» **Data for processing**:
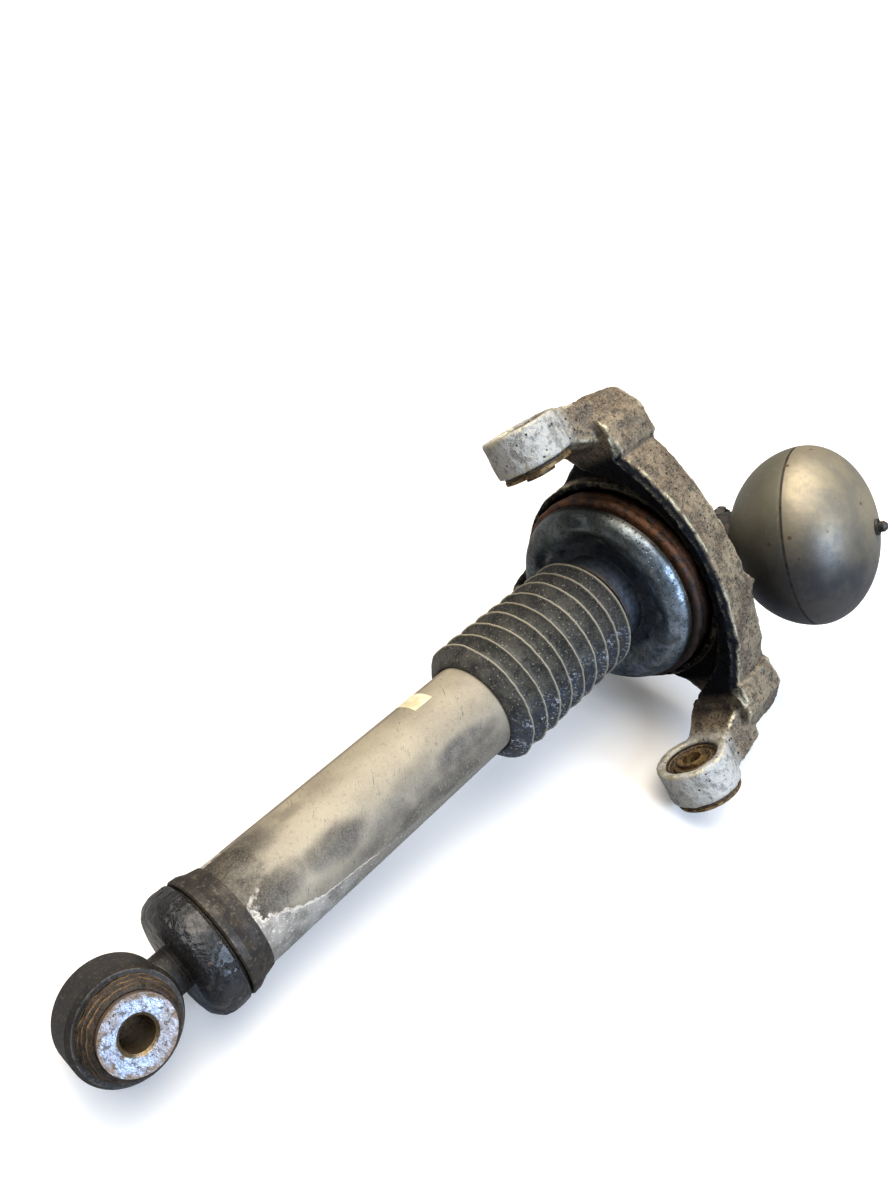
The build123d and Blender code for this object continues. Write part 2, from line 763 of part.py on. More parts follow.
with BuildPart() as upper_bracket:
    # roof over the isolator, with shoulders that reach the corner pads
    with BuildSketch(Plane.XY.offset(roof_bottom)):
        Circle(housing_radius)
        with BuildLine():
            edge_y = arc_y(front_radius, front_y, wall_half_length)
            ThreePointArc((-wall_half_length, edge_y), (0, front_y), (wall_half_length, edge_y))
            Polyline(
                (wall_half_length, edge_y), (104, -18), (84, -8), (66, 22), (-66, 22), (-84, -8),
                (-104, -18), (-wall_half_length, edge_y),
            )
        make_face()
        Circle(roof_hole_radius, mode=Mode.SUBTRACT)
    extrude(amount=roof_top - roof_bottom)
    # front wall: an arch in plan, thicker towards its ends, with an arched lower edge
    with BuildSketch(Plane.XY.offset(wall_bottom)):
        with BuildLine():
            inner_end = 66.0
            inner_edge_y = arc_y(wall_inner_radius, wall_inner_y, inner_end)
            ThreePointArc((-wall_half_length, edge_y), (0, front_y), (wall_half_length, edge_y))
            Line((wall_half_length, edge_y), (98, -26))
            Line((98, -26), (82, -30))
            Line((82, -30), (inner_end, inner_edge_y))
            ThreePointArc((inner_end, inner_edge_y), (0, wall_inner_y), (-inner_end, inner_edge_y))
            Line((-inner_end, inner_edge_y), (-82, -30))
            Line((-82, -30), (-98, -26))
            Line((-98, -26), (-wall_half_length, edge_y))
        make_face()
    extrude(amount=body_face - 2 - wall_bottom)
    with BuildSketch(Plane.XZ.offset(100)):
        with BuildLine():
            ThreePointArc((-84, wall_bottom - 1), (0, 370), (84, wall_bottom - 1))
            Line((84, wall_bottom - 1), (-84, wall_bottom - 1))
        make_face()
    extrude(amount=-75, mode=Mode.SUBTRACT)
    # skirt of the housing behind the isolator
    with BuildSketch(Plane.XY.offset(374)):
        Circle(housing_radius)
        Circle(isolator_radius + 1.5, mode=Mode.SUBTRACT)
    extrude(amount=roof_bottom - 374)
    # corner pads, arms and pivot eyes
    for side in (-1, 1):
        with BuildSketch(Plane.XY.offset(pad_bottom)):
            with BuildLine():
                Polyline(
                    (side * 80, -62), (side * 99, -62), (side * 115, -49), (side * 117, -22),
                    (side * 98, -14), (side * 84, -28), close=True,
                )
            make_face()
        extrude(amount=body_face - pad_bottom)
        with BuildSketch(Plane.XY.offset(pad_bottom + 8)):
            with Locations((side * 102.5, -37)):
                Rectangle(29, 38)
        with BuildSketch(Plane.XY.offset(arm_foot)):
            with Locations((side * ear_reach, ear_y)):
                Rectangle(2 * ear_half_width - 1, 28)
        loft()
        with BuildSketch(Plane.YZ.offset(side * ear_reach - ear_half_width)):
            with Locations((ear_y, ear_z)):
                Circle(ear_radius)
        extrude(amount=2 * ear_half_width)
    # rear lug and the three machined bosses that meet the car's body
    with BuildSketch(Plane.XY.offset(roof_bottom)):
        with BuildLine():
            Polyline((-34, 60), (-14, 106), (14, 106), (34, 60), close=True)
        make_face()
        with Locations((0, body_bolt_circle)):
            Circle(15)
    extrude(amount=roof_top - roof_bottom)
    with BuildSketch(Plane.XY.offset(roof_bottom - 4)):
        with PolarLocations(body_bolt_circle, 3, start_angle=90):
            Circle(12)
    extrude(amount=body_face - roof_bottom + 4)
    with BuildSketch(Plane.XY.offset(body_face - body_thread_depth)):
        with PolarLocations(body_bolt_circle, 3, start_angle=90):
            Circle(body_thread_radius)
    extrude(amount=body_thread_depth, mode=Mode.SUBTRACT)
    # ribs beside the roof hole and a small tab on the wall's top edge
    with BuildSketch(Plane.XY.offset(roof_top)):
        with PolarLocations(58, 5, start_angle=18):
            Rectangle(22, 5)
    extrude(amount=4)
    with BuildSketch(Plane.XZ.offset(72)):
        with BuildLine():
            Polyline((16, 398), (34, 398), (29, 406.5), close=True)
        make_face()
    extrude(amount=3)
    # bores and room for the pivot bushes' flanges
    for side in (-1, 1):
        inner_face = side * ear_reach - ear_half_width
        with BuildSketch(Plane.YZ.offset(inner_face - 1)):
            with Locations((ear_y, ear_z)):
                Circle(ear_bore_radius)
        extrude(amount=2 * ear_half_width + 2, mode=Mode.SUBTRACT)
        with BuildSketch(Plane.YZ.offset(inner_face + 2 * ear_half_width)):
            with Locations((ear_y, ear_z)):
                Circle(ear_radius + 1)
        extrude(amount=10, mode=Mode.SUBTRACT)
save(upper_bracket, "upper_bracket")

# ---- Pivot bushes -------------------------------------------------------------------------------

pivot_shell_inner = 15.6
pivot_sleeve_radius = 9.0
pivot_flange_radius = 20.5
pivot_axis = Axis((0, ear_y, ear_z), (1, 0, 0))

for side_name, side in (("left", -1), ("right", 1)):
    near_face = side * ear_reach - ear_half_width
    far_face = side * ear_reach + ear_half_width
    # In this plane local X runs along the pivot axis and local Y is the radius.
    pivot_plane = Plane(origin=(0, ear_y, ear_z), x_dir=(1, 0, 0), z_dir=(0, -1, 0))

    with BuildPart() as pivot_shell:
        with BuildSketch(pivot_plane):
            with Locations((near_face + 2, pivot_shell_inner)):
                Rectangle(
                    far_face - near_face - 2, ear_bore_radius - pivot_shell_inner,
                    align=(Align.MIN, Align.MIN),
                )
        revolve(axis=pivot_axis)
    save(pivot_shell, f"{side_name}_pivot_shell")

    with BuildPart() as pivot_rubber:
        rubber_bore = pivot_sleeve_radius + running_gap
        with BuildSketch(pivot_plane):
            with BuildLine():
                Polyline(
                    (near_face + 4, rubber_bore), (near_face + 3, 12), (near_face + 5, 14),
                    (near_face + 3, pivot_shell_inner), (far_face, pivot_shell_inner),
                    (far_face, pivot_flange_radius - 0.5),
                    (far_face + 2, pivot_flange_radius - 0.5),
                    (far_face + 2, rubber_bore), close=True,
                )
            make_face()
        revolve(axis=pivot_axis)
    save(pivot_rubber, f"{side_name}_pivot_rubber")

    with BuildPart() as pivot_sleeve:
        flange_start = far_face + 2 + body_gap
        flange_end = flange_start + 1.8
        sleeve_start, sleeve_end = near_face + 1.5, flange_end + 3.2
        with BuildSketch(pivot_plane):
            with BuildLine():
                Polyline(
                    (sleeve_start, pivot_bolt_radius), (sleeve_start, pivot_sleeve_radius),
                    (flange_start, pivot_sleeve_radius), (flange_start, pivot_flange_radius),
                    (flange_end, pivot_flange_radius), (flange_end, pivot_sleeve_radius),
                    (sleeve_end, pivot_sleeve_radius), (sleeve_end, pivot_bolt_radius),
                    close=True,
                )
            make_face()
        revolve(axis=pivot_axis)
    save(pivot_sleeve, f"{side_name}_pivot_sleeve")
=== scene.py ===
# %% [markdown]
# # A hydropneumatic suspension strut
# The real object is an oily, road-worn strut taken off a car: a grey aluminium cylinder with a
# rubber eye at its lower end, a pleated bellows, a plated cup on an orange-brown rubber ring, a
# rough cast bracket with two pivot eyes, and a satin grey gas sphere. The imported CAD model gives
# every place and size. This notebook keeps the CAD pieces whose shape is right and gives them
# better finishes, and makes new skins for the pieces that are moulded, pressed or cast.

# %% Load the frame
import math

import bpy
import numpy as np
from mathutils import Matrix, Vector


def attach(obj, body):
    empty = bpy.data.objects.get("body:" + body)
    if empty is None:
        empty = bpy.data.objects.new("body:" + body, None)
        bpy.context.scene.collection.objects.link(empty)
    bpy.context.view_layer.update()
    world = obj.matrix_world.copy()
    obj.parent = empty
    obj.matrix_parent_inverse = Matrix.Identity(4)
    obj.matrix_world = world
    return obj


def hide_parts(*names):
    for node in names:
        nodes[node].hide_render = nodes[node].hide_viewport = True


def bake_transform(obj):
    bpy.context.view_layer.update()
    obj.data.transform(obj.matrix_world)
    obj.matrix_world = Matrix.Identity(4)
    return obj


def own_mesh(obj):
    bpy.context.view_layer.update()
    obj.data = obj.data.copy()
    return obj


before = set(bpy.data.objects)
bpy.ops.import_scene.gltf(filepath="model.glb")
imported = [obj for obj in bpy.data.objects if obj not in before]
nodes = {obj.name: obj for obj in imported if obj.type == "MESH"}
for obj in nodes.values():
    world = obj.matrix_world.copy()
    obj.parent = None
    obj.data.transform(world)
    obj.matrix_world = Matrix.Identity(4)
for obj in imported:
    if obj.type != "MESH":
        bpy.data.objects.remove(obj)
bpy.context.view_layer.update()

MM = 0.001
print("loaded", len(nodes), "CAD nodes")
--
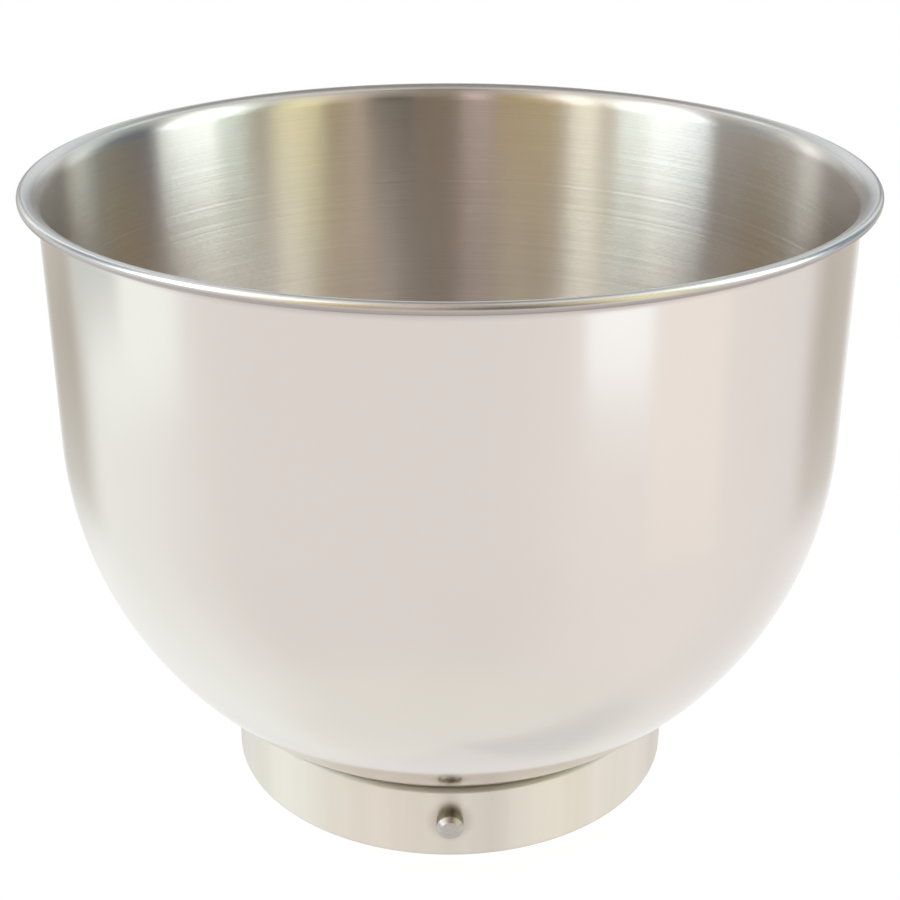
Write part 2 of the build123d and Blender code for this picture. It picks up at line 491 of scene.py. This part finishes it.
* * *
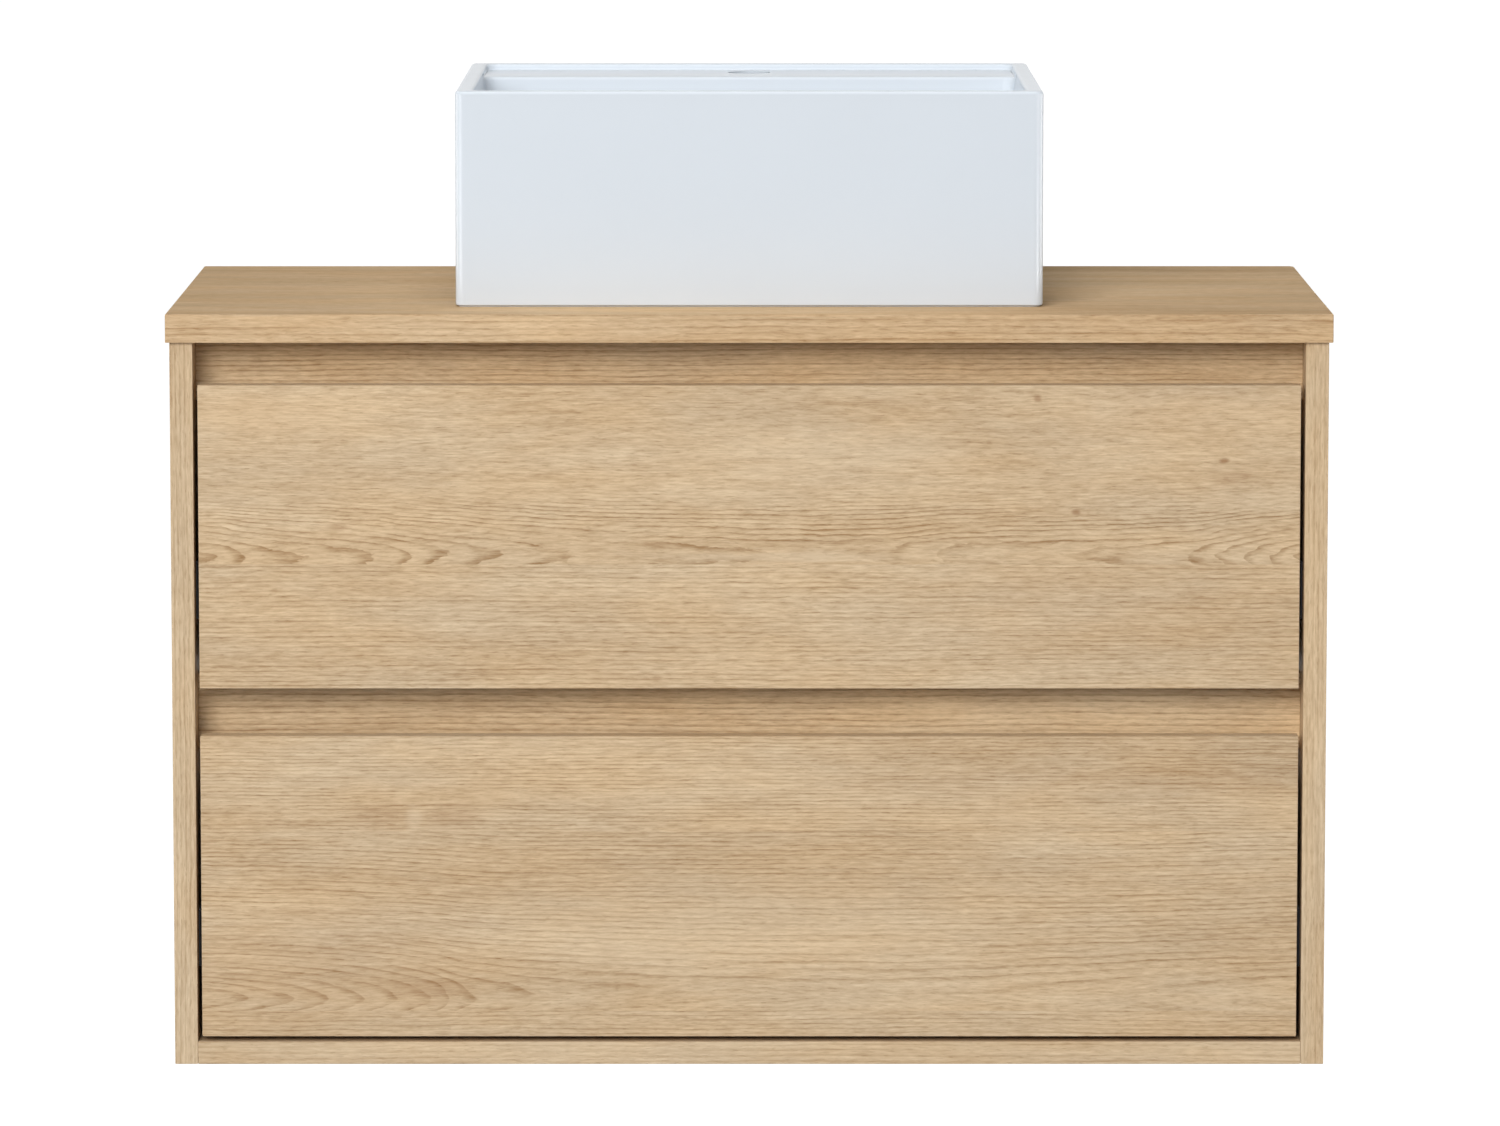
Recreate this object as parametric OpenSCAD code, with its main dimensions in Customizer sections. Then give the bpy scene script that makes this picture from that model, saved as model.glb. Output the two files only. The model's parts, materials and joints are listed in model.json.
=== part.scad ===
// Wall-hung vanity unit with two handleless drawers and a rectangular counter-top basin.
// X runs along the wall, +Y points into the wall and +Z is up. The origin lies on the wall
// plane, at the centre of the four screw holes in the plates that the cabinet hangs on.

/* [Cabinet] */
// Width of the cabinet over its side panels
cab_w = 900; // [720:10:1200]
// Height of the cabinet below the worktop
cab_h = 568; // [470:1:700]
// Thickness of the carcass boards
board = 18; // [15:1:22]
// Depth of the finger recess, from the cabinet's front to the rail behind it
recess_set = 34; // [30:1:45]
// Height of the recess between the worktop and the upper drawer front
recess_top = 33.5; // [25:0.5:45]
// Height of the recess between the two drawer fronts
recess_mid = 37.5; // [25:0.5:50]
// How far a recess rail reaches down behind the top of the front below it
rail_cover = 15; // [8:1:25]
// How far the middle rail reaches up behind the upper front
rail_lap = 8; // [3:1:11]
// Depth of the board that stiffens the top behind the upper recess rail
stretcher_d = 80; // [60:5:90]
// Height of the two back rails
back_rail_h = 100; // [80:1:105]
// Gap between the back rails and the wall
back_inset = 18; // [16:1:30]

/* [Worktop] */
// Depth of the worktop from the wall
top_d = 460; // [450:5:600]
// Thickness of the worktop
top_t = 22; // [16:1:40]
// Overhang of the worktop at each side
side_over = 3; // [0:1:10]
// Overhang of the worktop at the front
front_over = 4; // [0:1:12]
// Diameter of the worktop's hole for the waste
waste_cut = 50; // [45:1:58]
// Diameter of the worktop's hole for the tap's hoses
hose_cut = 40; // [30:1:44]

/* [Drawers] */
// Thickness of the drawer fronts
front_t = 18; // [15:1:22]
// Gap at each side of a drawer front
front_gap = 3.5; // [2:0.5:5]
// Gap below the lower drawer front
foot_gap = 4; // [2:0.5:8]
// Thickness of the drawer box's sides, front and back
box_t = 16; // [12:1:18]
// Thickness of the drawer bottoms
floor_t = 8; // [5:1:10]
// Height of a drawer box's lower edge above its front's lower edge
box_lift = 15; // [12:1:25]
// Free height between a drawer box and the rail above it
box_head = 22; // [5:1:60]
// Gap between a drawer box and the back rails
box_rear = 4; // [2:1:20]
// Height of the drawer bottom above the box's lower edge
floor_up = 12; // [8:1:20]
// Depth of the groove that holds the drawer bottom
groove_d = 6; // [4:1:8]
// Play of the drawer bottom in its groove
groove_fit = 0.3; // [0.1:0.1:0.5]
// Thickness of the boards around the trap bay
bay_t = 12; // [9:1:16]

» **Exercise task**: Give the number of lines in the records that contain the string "empty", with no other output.

» **Solution**: 5